Output, word for word, every line from the start of the listing down to and including the line that contains "const cutRoom = 1;"; include nothing else.
· · · ·
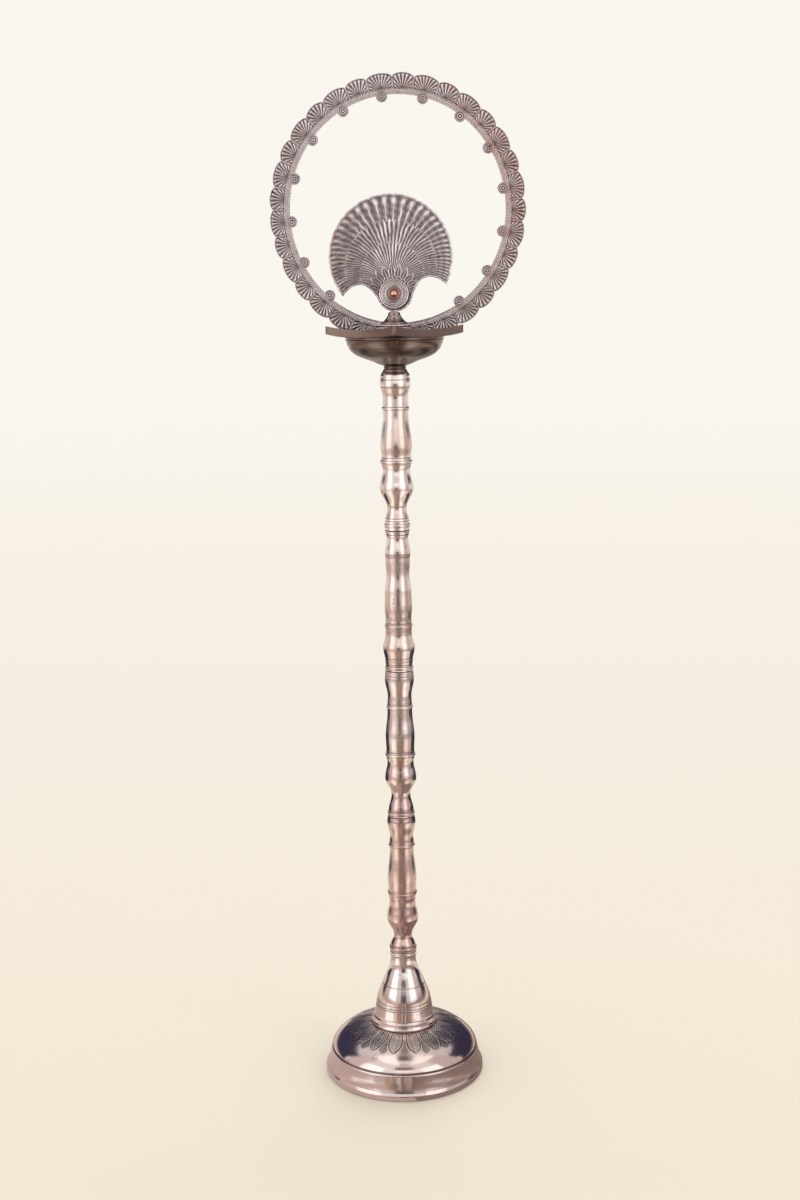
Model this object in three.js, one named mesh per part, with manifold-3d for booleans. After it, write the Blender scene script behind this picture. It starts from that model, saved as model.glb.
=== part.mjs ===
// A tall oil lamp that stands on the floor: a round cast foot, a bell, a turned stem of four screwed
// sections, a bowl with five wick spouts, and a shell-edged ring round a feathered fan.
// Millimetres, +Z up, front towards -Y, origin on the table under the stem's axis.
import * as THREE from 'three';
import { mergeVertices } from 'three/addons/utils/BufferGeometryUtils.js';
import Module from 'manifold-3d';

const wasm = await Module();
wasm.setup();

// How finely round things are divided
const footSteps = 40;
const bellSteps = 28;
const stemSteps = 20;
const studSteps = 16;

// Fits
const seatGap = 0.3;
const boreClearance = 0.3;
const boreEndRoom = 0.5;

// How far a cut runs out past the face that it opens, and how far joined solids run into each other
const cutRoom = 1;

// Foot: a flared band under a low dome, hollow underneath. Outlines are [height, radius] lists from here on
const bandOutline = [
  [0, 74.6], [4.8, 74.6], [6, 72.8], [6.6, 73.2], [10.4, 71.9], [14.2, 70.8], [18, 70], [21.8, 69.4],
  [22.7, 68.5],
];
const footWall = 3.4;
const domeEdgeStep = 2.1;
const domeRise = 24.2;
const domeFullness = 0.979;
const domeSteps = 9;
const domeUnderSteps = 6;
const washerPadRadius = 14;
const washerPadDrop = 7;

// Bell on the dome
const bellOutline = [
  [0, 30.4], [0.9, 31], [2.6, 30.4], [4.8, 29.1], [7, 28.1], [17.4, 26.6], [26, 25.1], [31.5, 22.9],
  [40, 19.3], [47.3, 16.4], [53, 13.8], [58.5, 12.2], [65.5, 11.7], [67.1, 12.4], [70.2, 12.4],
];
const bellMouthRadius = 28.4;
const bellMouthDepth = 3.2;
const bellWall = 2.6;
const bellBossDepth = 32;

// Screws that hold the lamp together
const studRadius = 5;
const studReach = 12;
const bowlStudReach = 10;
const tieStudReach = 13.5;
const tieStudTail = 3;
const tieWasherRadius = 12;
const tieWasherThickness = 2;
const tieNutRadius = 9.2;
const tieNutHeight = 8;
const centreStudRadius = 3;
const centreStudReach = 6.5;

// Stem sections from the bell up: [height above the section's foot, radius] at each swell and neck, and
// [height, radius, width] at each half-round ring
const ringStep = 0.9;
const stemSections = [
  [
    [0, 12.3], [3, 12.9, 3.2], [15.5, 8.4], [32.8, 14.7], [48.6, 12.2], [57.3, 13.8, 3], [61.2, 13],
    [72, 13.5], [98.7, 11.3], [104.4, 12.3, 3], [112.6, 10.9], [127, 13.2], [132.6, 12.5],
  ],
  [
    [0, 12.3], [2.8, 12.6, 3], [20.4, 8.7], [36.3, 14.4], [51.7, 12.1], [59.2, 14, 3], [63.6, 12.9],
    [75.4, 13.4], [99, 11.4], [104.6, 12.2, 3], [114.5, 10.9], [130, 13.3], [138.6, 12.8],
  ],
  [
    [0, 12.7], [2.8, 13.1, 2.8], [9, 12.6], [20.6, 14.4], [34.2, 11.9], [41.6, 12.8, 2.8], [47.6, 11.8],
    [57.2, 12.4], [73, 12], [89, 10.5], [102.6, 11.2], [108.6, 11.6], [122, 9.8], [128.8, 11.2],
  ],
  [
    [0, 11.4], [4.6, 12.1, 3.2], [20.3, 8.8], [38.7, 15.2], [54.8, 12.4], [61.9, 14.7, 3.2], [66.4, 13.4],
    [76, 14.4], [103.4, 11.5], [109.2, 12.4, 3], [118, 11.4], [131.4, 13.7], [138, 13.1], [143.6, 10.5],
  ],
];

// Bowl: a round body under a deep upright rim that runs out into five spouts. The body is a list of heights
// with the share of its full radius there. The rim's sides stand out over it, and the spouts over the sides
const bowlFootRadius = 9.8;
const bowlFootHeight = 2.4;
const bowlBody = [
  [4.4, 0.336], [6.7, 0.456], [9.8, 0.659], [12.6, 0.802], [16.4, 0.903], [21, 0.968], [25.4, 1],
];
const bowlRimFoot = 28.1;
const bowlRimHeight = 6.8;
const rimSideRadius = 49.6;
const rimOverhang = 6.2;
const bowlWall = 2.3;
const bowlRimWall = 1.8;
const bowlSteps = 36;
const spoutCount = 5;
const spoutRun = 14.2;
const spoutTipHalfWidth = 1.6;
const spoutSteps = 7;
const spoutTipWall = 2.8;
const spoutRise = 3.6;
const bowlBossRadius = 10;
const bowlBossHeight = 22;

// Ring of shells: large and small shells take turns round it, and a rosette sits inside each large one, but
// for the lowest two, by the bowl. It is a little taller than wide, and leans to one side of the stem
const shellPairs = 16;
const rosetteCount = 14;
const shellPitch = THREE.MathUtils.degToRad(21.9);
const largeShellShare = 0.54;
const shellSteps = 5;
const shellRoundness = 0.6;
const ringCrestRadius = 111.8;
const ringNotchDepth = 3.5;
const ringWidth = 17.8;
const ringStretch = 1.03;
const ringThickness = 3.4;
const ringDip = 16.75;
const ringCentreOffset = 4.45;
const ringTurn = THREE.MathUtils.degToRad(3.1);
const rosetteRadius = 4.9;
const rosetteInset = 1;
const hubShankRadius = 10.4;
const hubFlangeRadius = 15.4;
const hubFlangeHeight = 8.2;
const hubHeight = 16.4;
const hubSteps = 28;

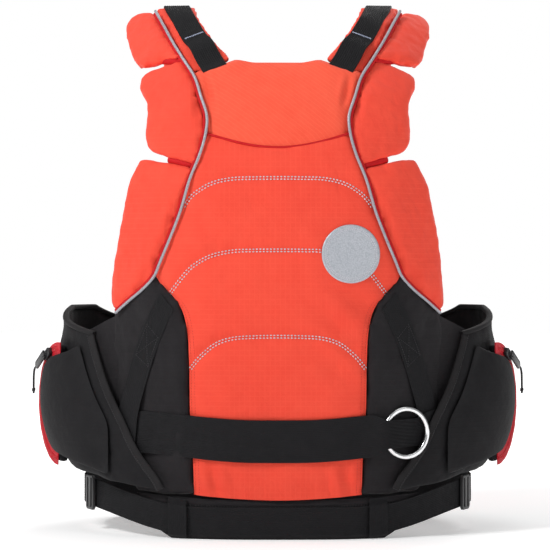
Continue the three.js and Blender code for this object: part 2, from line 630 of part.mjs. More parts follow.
· · · ·
[TASK RESULT]
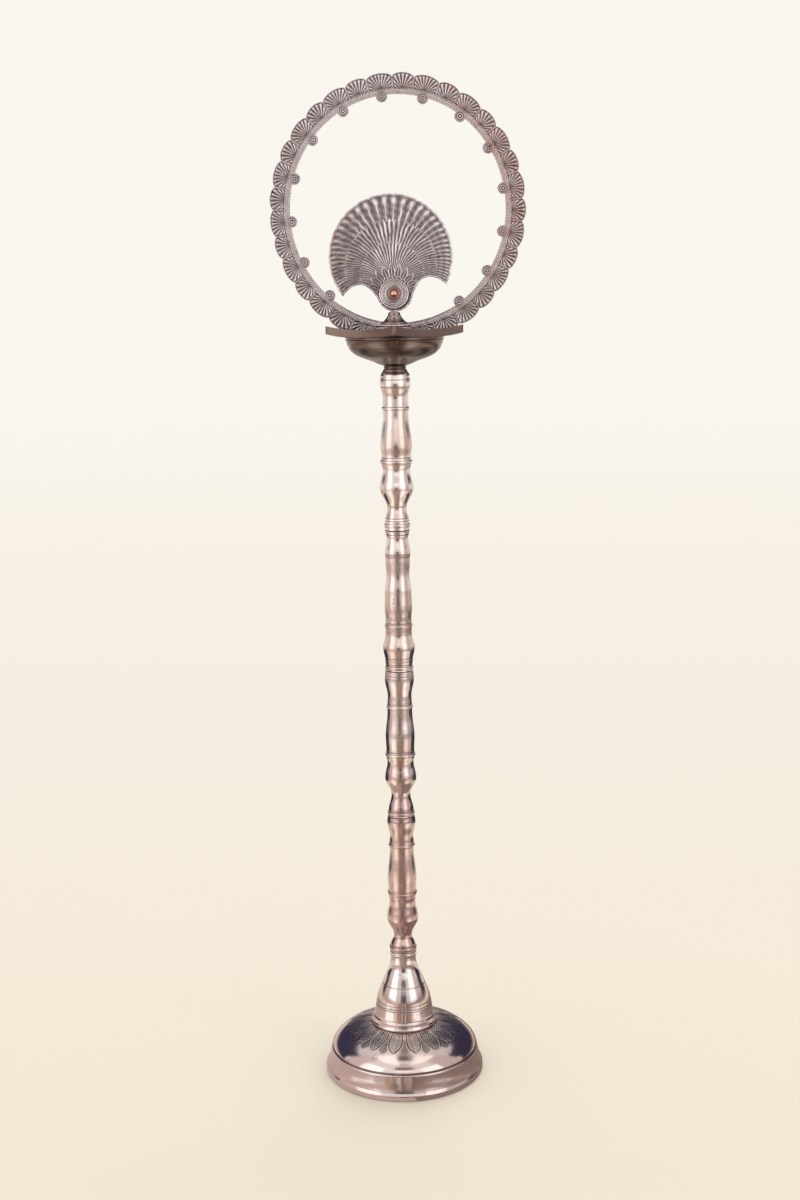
Model this object in three.js, one named mesh per part, with manifold-3d for booleans. After it, write the Blender scene script behind this picture. It starts from that model, saved as model.glb.
=== part.mjs ===
// A tall oil lamp that stands on the floor: a round cast foot, a bell, a turned stem of four screwed
// sections, a bowl with five wick spouts, and a shell-edged ring round a feathered fan.
// Millimetres, +Z up, front towards -Y, origin on the table under the stem's axis.
import * as THREE from 'three';
import { mergeVertices } from 'three/addons/utils/BufferGeometryUtils.js';
import Module from 'manifold-3d';

const wasm = await Module();
wasm.setup();

// How finely round things are divided
const footSteps = 40;
const bellSteps = 28;
const stemSteps = 20;
const studSteps = 16;

// Fits
const seatGap = 0.3;
const boreClearance = 0.3;
const boreEndRoom = 0.5;

// How far a cut runs out past the face that it opens, and how far joined solids run into each other
const cutRoom = 1;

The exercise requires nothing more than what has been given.